E a partir dessas vozes, que podem surgir de forma dispersa e heterogênea, estabelece-se uma ligação entre as experiências. Há muitos teóricos falando que não existem mais literaturas nacionais, que só existe uma literatura mundial. Apesar de existir, sim, uma tendência de internacionalização, as literaturas se fazem a partir das experiências no tempo e no espaço. O grande geógrafo baiano e negro Milton Santos chamou atenção para isso, contrapondo-se à globalização financeira dos mercados e dando novo sentido ao conceito de “lugares”. Então eu acho que é das experiências concretas que surgem essas vozes. 

JU – Se o senhor pudesse indicar apenas um livro para que as pessoas entendessem melhor a ditadura e a violência, qual seria?

O poeta palestino Mahmud Darwich: alunos de Foot ficaram impactados com os relatos sobre os ataques de Israel no Líbano em 1982 (Foto: Reprodução)

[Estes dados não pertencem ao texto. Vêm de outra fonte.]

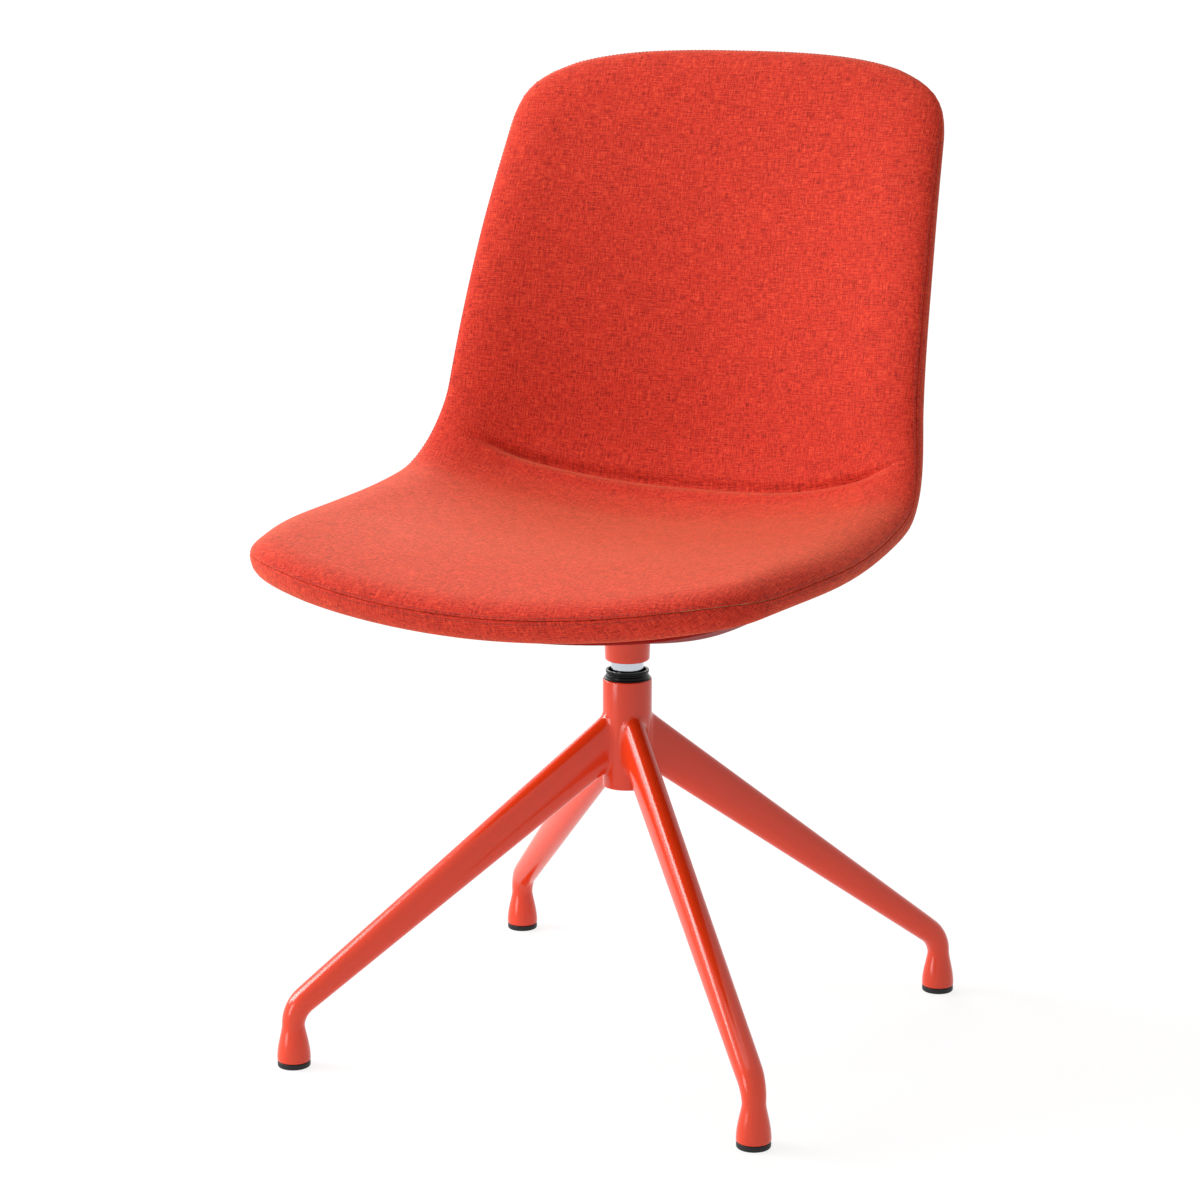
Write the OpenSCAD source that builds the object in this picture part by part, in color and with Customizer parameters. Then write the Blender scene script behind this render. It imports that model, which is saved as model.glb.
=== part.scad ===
// Swivel chair: a one-piece upholstered shell that turns on a four-leg steel base.
// Millimetres, +Z up. The origin is on the floor, on the axis of the column.
// The chair faces -Y. Left is -X and right is +X, seen from in front of the chair.

/* [Base frame] */
// Radius of the circle through the centres of the four feet
foot_circle_r = 300; // [260:1:340]
// Height at which a leg's centreline would meet the axis of its foot
ankle_z = 50; // [46:1:60]
// Height of the point where the four leg centrelines meet, above the column's lower end
leg_meet_h = 53.5; // [46:0.5:60]
// Width of a leg across its oval section
leg_w = 22.5; // [16:0.5:28]
// Height of a leg's section where it meets the column, square to its centreline
leg_root_h = 41; // [32:0.5:46]
// Height of a leg's section where its bend begins
leg_end_h = 22; // [18:0.5:28]
// Squareness of a leg's section: 2 is an ellipse, more is squarer
leg_power = 2.3; // [2:0.1:3]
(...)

Francisco Foot Hardman – Vou indicar o livro Memória para o esquecimento, do palestino Mahmud Darwich, considerado hoje em dia um dos maiores poetas árabe-palestinos que já existiram. Ele faleceu em 2008, mas viveu no Líbano desde criança, depois de fugir da Palestina com sua família. No livro ele descreve a noite dos ataques ininterruptos de Israel sobre o Líbano em 1982 [no que ficou conhecida como a Primeira Guerra do Líbano]. Trabalhei com esse livro nos meus cursos de graduação e de pós no IEL, no ano passado, e o resultado foi impactante. Eu fico com esse exemplo internacional para homenagear esse povo tão sofrido que é o grupo de refugiados mais antigo que nós temos no mundo desde a Segunda Guerra Mundial. São milhões e milhões de palestinos que estão dispersos pelo mundo, fora os que estão hoje sendo massacrados em sua própria casa pelo Estado de Israel.